The “overheating” of this tentacular military economy has gone beyond risk to become a reality, and has contributed materially to Egypt’s present financial crisis. Far from pushing their Egyptian counterparts consistently to tackle this challenge, the IMF and governments in the Gulf, the United States, and Europe have displayed a continuing willingness to inject funds into Egypt. This further delays the moment when Sisi’s economic model becomes completely untenable and he is forced to reverse course on his state-led investment strategy, which the military spearheads.
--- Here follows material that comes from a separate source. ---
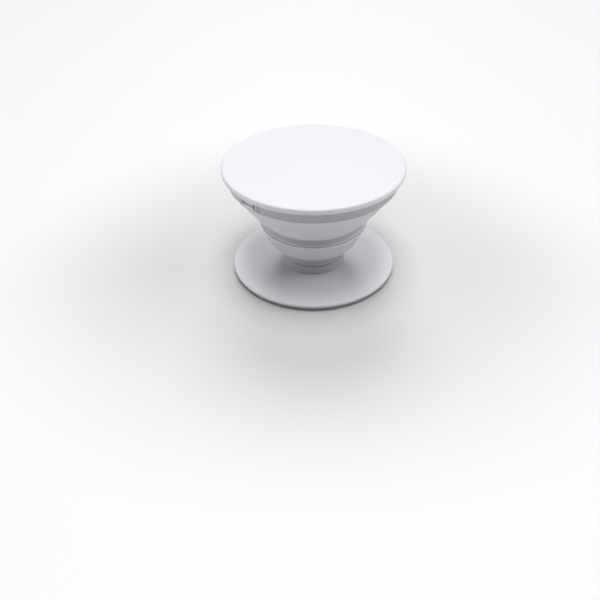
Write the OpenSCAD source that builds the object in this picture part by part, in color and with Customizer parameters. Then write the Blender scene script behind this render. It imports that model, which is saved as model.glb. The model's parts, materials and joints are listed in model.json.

In fairness, it is highly doubtful that any of these actors—including the president himself—can dislodge the powerful and entrenched military, even if they really wished to. After all, the military has on more than one occasion derailed major investments, even from the UAE, which is one of Sisi’s closest political allies, and resisted six years of lobbying by the president to open up its companies to private investors. With little hope of reining in the military, Egypt may be on course for an economic train wreck that its foreign partners are not doing enough to prevent.